Susanna Marietti Coordinatrice associazione Antigone
La sindaca Virginia Raggi
ha parlato di “un modo per rendersi utili alla società e avviare un
percorso di reinserimento”. Non è la prima volta che si sperimenta
qualcosa di simile. Già nel marzo scorso alcuni detenuti avevano cominciato a lavorare al progetto “Lavori di pubblica utilità e recupero del patrimonio ambientale”, dedicandosi alla cura del verde pubblico della Capitale.
Nonostante io creda
fermamente nell’importanza che le persone detenute non trascorrano
l’intero tempo della pena chiuse tra quattro mura ma vengano
progressivamente reintegrate nella società attraverso percorsi che
rendano sensato il periodo dell’espiazione, questo progetto – pensato
sicuramente con le migliori intenzioni – non mi convince. E vi spiego il
perché.
Uno degli insegnamenti basilari che ci arriva dal diritto internazionale
è che la pena non deve consistere in nulla più di se stessa (cioè di
quanto esplicitamente previsto dal codice penale come punizione per il
reato commesso) e di quelle inevitabili conseguenze che essa si porta
dietro. Se la pena è la reclusione, come conseguenza inevitabile non potrò ad esempio guidare liberamente la mia motocicletta,
ma potrò invece leggere, andare a scuola, lavorare. Nessun diritto
fondamentale deve perdersi se non quelli strettamente connessi alla pena
da espiare. Come potremmo altrimenti pensare di recuperare alla società
le persone che da essa si sono allontanate con la commissione del
reato? Il lavoro è un diritto fondamentale. Ma il lavoro, così come
pensato dal primo articolo della nostra Costituzione, è necessariamente retribuito. Altrimenti rischia di essere lavoro forzato.

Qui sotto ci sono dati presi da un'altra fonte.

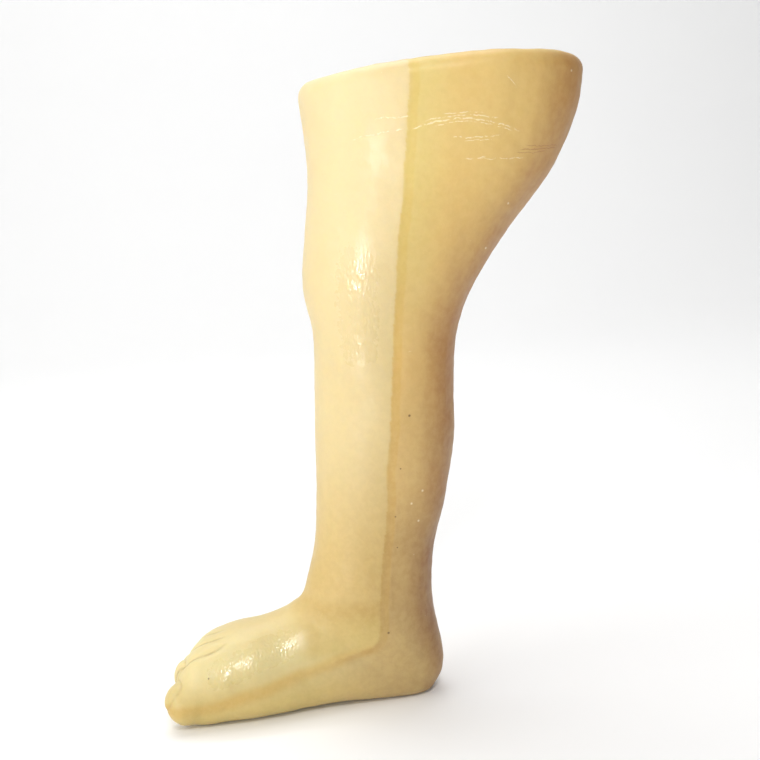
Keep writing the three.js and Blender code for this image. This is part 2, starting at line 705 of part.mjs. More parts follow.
const FINISH = {
  skin: finish(0xe3cc8e, 0.35),
  shell: finish(0xd8d2c4, 0.3),
  liner: finish(0xe9dcc6, 0.85),
  pad: finish(0xc9b79a, 0.9),
  steel: finish(0xb9bcc0, 0.3, 1),
  darkSteel: finish(0x4b4d52, 0.45, 1),
  aluminium: finish(0xc8cace, 0.4, 1),
  brass: finish(0xc9a24e, 0.35, 1),
  rubber: finish(0x2a2a2b, 0.8),
  wood: finish(0xc49a63, 0.6),
  foam: finish(0x8f877a, 0.9),
};

const leg = new THREE.Group();

function add(name, solid, look) {
  const mesh = new THREE.Mesh(geometryOf(solid), new THREE.MeshStandardMaterial(look));
  mesh.name = name;
  leg.add(mesh);
}

add('thigh_cover', thighCover(), FINISH.skin);
add('knee_cover', kneeCover(), FINISH.skin);
add('shin_cover', shinCover(), FINISH.skin);
add('sole_plug', solePlug(), FINISH.foam);

add('socket', socketShell(), FINISH.shell);
add('socket_liner', socketLiner(), FINISH.liner);
add('distal_end_pad', distalEndPad(), FINISH.pad);
add('socket_plate', socketPlate(), FINISH.aluminium);
screwPlaces().forEach((place, i) => add(`socket_screw_${i + 1}`, socketScrew(place), FINISH.darkSteel));
add('pyramid_adapter', pyramidSolid(KNEE.y, plateBottom() - GAP, -1), FINISH.steel);

add('knee_head', kneeHead(), FINISH.aluminium);
setScrewTurns().forEach((turn, i) => {
  const z = kneeHeadTop() - RECEIVER.screwDrop;
  add(`knee_set_screw_${i + 1}`, setScrew(turn, KNEE.y, z), FINISH.darkSteel);
});
add('knee_bush_left', kneeBush(-1), FINISH.brass);
add('knee_bush_right', kneeBush(1), FINISH.brass);
add('knee_axle', kneeAxle(), FINISH.steel);
add('axle_circlip_left', axleCirclip(-1), FINISH.darkSteel);
add('axle_circlip_right', axleCirclip(1), FINISH.darkSteel);
add('knee_yoke', kneeYoke(), FINISH.aluminium);
add('yoke_clamp_screw', clampScrew(YOKE_CLAMP.screw, YOKE_CLAMP.side), FINISH.darkSteel);
add('extension_bumper', extensionBumper(), FINISH.rubber);

add('pylon_tube', pylonTube(), FINISH.aluminium);
add('ankle_clamp', ankleClamp(), FINISH.aluminium);
add('ankle_clamp_screw', clampScrew(ANKLE_CLAMP.screw, ANKLE_CLAMP.side), FINISH.darkSteel);
setScrewTurns().forEach((turn, i) => {
  const z = ankleClampBottom() + RECEIVER.screwDrop;
  add(`ankle_set_screw_${i + 1}`, setScrew(turn, TUBE.y, z), FINISH.darkSteel);
});
add('foot_pyramid', pyramidSolid(TUBE.y, footPyramidBase(), 1, BOLT.radius + GAP), FINISH.steel);
add('foot_bolt', footBolt(), FINISH.darkSteel);
add('foot_washer', footWasher(), FINISH.steel);
add('foot_keel', footKeel(), FINISH.wood);
add('heel_wedge', heelWedge(), FINISH.foam);

export default leg;
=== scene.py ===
"""A child's right above-knee prosthetic leg under a one-piece moulded foam cover.

The toes point to -Y, the inner side of the leg is +X and the sole lies on z = 0. Outlines are in
millimetres and the meshes in metres.
"""
import math

import bmesh
import bpy
import numpy as np
from mathutils import Matrix, Vector


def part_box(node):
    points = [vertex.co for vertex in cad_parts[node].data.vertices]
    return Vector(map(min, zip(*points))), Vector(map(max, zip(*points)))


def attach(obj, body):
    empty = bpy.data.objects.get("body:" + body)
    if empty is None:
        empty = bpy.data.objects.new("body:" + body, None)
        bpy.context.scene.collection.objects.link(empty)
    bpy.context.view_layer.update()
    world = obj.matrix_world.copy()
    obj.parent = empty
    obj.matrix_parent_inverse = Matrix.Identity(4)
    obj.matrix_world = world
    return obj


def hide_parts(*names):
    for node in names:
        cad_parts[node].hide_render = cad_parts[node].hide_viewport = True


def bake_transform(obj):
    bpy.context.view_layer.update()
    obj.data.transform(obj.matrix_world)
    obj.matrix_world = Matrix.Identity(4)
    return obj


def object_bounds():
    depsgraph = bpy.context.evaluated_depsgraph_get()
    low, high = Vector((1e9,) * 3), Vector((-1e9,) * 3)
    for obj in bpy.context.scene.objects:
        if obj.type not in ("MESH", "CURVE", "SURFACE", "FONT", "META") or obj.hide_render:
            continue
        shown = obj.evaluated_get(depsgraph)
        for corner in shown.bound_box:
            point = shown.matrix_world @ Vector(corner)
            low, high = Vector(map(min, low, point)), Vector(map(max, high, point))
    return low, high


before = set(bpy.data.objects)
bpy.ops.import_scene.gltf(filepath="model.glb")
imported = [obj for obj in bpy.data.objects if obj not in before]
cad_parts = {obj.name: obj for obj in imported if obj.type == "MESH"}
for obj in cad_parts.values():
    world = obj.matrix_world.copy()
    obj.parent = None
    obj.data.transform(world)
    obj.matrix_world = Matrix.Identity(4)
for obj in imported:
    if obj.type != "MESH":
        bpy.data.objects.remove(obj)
cad_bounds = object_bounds()

MM = 0.001
GAP = 0.3                 # clearance between pieces that touch, as in the CAD
RING_POINTS = 132         # points round a section
RINGS_PER_SECTION = 10
SKIN_VOXEL = 1.22         # voxel size of the cover's remesh, in millimetres; as fine as keeps the cover under 200,000 triangles
RIM_RADIUS = 8.0          # rounding of the cover's rim
FRONT_SQUARENESS = 2.1    # 2 is an ellipse, more is squarer

# The cover's sections, near those of the CAD: front y, z; rear y, z; half width; x shift;
# squareness of the rear half; widening to the front; rise of the sides.
LEG_SECTIONS = [
    (-108, 20, -107, 9, 8, 14, 2.2, 0, 0),
    (-103.5, 30, -102, 1, 14.5, 10.5, 2.5, 0, 0),
    (-98, 37, -94, -1, 20.5, 6.5, 2.7, -0.05, 0),
    (-90, 41.5, -82, -1, 26, 1.5, 2.8, -0.1, 0),
    (-75, 45.8, -58, -1, 26.5, 0, 2.7, -0.1, 0),
    (-62, 47.2, -28, 0, 23.5, -1, 2.5, -0.1, 0),
    (-52, 50, 16.5, -0.9, 22.5, -2, 2.8, 0, 0),
    (-47, 52.6, 26.3, 4.6, 22, -1.5, 2.6, 0, 0),
    (-41, 57, 31, 18, 23, 0, 2.2, 0, 0),
    (-37, 68, 26.5, 50, 25.5, 0, 2.1, 0, 0),
    (-33, 84, 28.5, 78, 26.5, 0, 2.1, 0, 0),
    (-30.5, 108, 35.5, 104, 30, 0, 2.1, -0.03, 0),
    (-29.5, 135, 41, 133, 33, 0, 2.1, -0.05, 0),
    (-28, 165, 42.5, 163, 34, 0, 2.1, -0.03, 0),
    (-27.5, 192, 45.5, 190, 35, 0, 2.1, 0, 0),
    (-31, 215, 56, 214, 38.5, 0, 2.1, 0, 0),
    (-28.5, 240, 74.5, 240, 43, 0, 2.1, 0, 0),
    (-25.5, 265, 96, 267, 48, 0, 2.2, -0.05, 0),
    (-26, 287, 109, 293, 52, 0, 2.2, -0.05, 1.5),
    (-27.5, 307, 113.5, 313.5, 54, 0, 2.2, -0.05, 3.6),
]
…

È vero, i detenuti accettano volontariamente di andare ad aggiustare le
buche. Ma in una posizione di debolezza contrattuale quale quella in
cui si trovano, chiunque lo farebbe. Il tempo della pena dovrebbe essere
responsabilizzante e riprodurre per quanto possibile quella vita
ordinaria alla quale le persone si spera ritorneranno. Il fine della
pena è proprio questo. Ma non credo che un lavoro non retribuito,
paternalisticamente inteso per far espiare al reo le sue colpe (che già
sta pagando con la pena), possa davvero responsabilizzare.
Inoltre: non mi pare dignitoso quel che si è visto e si vedrà nelle strade romane. E la dignità umana
è un limite che mai l’istituzione deve violare. Un gruppo di detenuti,
vestiti in maniera uguale e identificabile, circondati da poliziotti
penitenziari – che potrebbero invece restare nelle carceri a portare
avanti il loro prezioso lavoro – è un quadro che evoca immagini poco
nobili del passato.
Infine, fondamentale: il
mercato del lavoro viene inevitabilmente inquinato da progetti di questo
tipo. Certo, il Comune di Roma risparmia soldi facendo lavorare gratis i
detenuti a riempire le buche. Ma detenuti che lavorano gratis, in
cambio di un qualche giudizio positivo sull’andamento della loro pena,
costituiscono una concorrenza al ribasso per i lavoratori liberi. Il rischio è che, di categoria in categoria, si aprano squarci di dequalificazione e deregolamentazione del lavoro salariato.
Le politiche carcerarie
hanno bisogno di un retroterra culturale complesso per la loro
delineazione. Sono tanti gli elementi che bisogna conoscere e tenere in
considerazione. Le pur buone intenzioni del Comune di Roma e del Dap rischiano di avere non poche controindicazioni.